Nicht nur werde den Mädchen potenziell der Weg zu Schul- und zur Fortbildung versperrt. Bedenklicher noch sei, so die Kritiker, dass das Gesetz indirekt einen Anstoß gebe, junge Mädchen noch früher zu verheiraten. »Uçan Süpürge – Fliegender Besen«, ein Verein für Frauenrechte, bewertete die  Gesetzvorlage mit den Worten: »Die Jungs sollen eine Lehre anfangen und die Mädchen hängen einfach nur zu Hause herum!«

 

Nach der 4-jährigen Grundbildung sind Berufszieleinrichtungen unter dem Namen »Lehrlingsprogramm« und »Berufsfortbildung« vorgesehen. Über den Inhalt der Fortbildungsmaßnahmen, die eigentlich auch Teil der Bildungsreform sind, werden die Abgeordneten allerdings nicht abstimmen können.
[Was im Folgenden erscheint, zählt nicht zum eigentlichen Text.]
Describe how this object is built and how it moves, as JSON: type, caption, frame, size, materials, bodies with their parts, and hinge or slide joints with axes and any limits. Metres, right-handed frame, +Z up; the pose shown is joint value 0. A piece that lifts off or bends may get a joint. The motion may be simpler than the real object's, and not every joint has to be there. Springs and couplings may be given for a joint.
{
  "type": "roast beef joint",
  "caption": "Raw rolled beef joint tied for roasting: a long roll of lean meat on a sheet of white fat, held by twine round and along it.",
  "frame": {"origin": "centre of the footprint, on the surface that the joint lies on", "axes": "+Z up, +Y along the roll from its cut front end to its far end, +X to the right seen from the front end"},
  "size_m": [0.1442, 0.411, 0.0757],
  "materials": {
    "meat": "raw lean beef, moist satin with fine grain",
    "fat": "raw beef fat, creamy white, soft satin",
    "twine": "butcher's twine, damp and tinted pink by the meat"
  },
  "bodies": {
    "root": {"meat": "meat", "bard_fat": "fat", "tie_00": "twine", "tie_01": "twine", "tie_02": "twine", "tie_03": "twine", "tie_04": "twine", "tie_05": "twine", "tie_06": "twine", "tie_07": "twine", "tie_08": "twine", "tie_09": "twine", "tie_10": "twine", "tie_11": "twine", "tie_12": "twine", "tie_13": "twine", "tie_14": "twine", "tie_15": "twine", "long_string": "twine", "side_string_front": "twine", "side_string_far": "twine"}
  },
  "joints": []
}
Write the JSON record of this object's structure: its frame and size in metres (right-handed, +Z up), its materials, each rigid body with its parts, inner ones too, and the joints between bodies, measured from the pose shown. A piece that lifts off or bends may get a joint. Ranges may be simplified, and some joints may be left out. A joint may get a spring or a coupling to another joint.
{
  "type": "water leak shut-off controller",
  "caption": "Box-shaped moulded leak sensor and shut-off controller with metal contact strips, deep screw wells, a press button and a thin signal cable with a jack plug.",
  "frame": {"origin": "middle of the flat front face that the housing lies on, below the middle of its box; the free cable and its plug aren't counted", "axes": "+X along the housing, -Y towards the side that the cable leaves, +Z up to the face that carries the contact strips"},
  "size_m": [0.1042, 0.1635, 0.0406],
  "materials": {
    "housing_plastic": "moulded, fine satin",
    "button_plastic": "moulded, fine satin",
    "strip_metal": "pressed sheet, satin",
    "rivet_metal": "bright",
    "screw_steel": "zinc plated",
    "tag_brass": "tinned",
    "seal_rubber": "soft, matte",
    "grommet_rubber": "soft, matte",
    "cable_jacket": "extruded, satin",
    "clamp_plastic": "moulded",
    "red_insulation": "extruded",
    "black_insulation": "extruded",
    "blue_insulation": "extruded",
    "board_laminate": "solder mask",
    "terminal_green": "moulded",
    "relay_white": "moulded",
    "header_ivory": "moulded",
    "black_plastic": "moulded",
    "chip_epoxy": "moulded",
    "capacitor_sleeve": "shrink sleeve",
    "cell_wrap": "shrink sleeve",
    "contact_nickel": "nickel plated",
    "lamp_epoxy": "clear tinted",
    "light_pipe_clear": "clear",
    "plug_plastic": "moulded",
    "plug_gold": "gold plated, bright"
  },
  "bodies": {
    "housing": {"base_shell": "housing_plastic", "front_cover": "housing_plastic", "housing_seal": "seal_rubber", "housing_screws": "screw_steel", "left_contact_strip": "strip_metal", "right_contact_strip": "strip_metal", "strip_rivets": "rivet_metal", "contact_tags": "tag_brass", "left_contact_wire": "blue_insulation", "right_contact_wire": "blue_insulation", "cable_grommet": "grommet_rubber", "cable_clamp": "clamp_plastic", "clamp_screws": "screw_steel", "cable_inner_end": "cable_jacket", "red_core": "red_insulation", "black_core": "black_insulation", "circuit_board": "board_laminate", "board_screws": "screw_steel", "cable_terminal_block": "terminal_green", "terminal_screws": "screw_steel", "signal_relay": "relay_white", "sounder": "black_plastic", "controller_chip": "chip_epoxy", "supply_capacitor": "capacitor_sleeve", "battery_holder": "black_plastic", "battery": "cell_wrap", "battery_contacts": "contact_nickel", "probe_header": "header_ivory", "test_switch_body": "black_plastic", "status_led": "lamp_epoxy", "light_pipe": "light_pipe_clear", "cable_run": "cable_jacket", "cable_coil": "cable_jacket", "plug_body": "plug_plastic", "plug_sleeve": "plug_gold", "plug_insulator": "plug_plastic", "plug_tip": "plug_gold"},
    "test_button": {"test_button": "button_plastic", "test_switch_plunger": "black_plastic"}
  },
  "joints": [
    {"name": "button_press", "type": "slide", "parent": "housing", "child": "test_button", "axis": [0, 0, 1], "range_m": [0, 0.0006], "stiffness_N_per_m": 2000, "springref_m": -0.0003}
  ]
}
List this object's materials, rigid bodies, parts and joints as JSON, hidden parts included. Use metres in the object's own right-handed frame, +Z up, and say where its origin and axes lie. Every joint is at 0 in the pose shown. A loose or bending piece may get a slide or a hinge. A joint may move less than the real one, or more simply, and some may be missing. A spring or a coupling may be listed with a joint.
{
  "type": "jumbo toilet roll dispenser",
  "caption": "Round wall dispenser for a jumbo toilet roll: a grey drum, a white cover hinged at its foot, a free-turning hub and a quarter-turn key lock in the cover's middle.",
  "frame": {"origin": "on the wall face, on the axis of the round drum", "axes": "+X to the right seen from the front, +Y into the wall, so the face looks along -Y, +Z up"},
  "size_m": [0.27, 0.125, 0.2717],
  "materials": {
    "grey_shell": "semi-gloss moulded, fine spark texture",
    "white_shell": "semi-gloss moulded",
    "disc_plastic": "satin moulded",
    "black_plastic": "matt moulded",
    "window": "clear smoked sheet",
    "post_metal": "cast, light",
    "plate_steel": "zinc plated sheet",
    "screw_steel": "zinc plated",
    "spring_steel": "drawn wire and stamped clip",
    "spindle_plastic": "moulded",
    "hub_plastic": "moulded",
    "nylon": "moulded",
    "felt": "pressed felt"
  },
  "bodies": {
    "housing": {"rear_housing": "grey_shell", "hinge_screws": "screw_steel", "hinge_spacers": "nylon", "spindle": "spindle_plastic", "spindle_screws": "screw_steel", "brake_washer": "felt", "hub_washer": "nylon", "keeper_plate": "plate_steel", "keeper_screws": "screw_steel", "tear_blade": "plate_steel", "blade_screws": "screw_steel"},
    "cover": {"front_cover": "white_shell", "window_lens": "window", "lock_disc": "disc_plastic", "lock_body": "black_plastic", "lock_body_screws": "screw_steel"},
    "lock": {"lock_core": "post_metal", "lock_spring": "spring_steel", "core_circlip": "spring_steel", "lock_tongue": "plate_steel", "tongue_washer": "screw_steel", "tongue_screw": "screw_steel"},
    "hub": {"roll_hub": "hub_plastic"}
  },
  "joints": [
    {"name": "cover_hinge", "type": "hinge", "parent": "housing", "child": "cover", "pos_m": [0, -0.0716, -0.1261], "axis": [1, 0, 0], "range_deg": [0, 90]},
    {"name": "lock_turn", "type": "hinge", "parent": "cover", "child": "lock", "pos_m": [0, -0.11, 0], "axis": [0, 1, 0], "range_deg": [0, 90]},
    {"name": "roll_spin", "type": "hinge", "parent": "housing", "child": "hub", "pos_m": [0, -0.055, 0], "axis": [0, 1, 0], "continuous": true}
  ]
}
Das Program hierfür soll vom Ministerrat festgelegt werden – die Exekutivgewalt übergeht in dem Falle schlichtweg die legislativen Organe.

 

Die daraus resultierenden Änderungen des gesetzlichen Ausbildungsrahmens stehen in direktem Widerspruch zu international gültigen Arbeitsschutzbestimmungen. So soll das Lehrlingsalter von 14 auf 11 Jahre gesenkt werden. Einem elfjährigen Kind eine Arbeitsgenehmigung zu geben, obwohl es noch nicht strafmündig ist, verstößt etwa gegen die Statuten der internationalen Arbeitsorganisation (ILO).

 

»Weniger Pflichtschulbildung bedeutet mehr Kinderausbeutung«

 

Dass türkische Familien nun in Zukunft ihre elfjährigen Töchter massenweise in   Lehrlingsbetriebe zur Berufsausbildung schicken, ist mehr als unwahrscheinlich, es sei denn, handelt sich um Tätigkeiten, die auf weibliche Rollen beschränkt sind. Wahrscheinlicher ist es, dass die Mädchen zur Hausarbeit eingesetzt werden oder gleich verheiratet werden – ein Freifahrtsschein für die Kinderheirat.

 

Dabei liegt die Anteil der Heiraten unter 18 Jahren, die so genannte Kinderheirat, schon jetzt bei 18 Prozent. In einigen Provinzen liegt dieser Wert teils noch deutlich höher. In Mittelanatolien etwa bei 42 Prozent, in Nordanatolien bei 41,6 Prozent und in Diyarbakir bei zweifelhaft rekordverdächtigen 50 Prozent.

 

Die Oppositionspartei CHP kritisierte dass »4+4+4«, Kinder von der Gesellschaft abzukapseln drohe. Zudem bestünden im Schulsystem in ganz anderen Bereichen Nachholbedarf, von den eigentlich Problemen des Bildungswesens lenke die Gesetzgebung somit ab.

 

Die CHP-Abgeordnete und ehemalige Richterin am Kasationshof, Emine Ülker Tarhan, beschuldigte die Regierung, dass das Gesetz »einzig das Ziel verfolge, Mädchen zu Hause einzusperren«. »Weniger Pflichtschulbildung bedeutet mehr Kinderausbeutung«, so Tarhan.